Michael J. Misenhimer, executive director of Northeastern Subcontractors Association Inc., Albany, has another perspective. “Our organization is 50/50 open shop/union, and so when the reform was passed as part of the budget bill, we were not upset about the threshold increases,” he says. “What did upset our members was the PLA provision. By adopting PLAs, [lawmakers] basically legislated open-shop contractors out of public projects. And ironically, women- and minority-owned firms will be hardest hit, the very groups the state has been trying to help.” He also notes that for about the past year there has been a moratorium on apprenticeship training programs, which could further reduce bidders.
The Wicks Law “is confusing, costly and dangerous public policy.”
— Jeffrey J. Zogg, general building Contractors Association, Albany
Multiple primes are also required in Illinois, North Carolina, North Dakota, Ohio and Pennsylvania. But do they save money? The answer is no, according to a 2004 graduate thesis done by David Col Debella at the Dept. of Civil and Environmental Engineering, University of Pittsburgh. Col Debella analyzed contract data for single-prime, multiple-prime and multiple-prime-with-agency CM projects in school districts in Pennsylvania, Ohio, New Jersey, Massachusetts and Virginia. He concluded that “the three systems did not present significant differences in several statistical analyses, but significance was found in some tests.”
In assessing single and multiple primes, Col Debella found no difference in speed, unit costs, cost growth or change orders. But he discovered single-prime contracts resulted in considerably less litigation.
“We found that single primes did not have a greater construction cost than multiple primes when it came to initial unit costs,” says Robert J. Ries, assistant professor at the Rinker School of Building Construction, University of Florida, Gainesville, and Col Debella’s former advisor in Pittsburgh. “There were also no significant differences between [single and multiple primes] regarding cost growth or change orders, which led us to conclude that the differences were minimal and that awarding authorities should have the flexibility to determine which system best suits their purpose. They should not be locked into a single system.” He says the general trend is away from multiple primes.

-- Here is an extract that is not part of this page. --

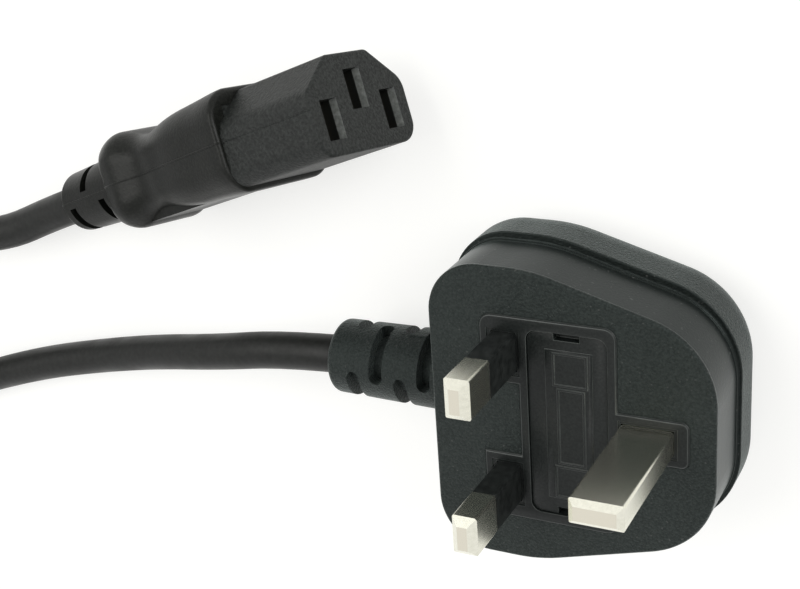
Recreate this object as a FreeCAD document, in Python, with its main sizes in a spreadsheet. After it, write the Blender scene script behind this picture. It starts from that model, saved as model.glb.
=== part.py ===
import FreeCAD, Part

import math
import os
import re

import Sketcher

# A moulded three pin mains plug with a fused drawer, on a lead that ends in an appliance connector.
# The plug lies on its back with its pins up. Lengths are in millimetres.
# Most pieces are drawn from the pin line, which runs midway between the live and neutral pins:
# X goes towards the earth pin, Y towards the live pin, and Z out of the pin face.

# Outline of the pin face.
face_half_width = 24.6
cord_edge = 12.3
earth_edge = 32.5
side_turn = 4.3
earth_half_width = 16.25
cord_corner_radius = 8.5
earth_corner_radius = 13.5
side_turn_radius = 25.0
face_edge_radius = 0.5

# Body behind the face.
carrier_proud = 0.3
ledge_depth = 11.6
ledge_width = 1.3
ledge_end_width = 0.7
ledge_cove = 0.4
ledge_edge_radius = 0.2
cover_corner_radius = 10.0
cover_earth_radius = 14.5
body_depth = 25.0
back_edge_radius = 8.2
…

But another study conducted in 2007 by the University of Washington concluded: “Public construction projects organized with multiple-prime contracts tend to have 5% less direct costs than projects using a single-prime contractor. Moreover, about 80% of these savings are attributed to lower bid costs for multiple- prime projects.” The study was conducted for Electri International, the Foundation for Electrical Construction Inc., Bethesda, Md., which is the research arm of the National Electrical Contractors Association. Comparing multiple- and single-prime contracts was difficult because they are bid differently, indirect costs are not easily quantified, and not all states were covered, said the researchers.
Both studies suggested a middle ground using an alternative approach called the Minnesota Model in which single primes are used in conjunction with mechanical and electrical bid listing. “As long as the traditional design-bid-build systems are in use, there will be differences over who controls the funds,” says Daniel G. Walter, NECA vice president. “But with the advent of integrated delivery and building information modeling, there will probably be less focus on that and better and earlier cooperation, which may mean fewer change orders, requests for information and earlier detection of problems, resulting in lower costs.”
But the union-nonunion issue may be a more formidable problem. “The issue is bringing qualified workers to a public project,” says James W. Cahill, international representative, New York state pipe trades. “We get that with the amended Wicks Law.”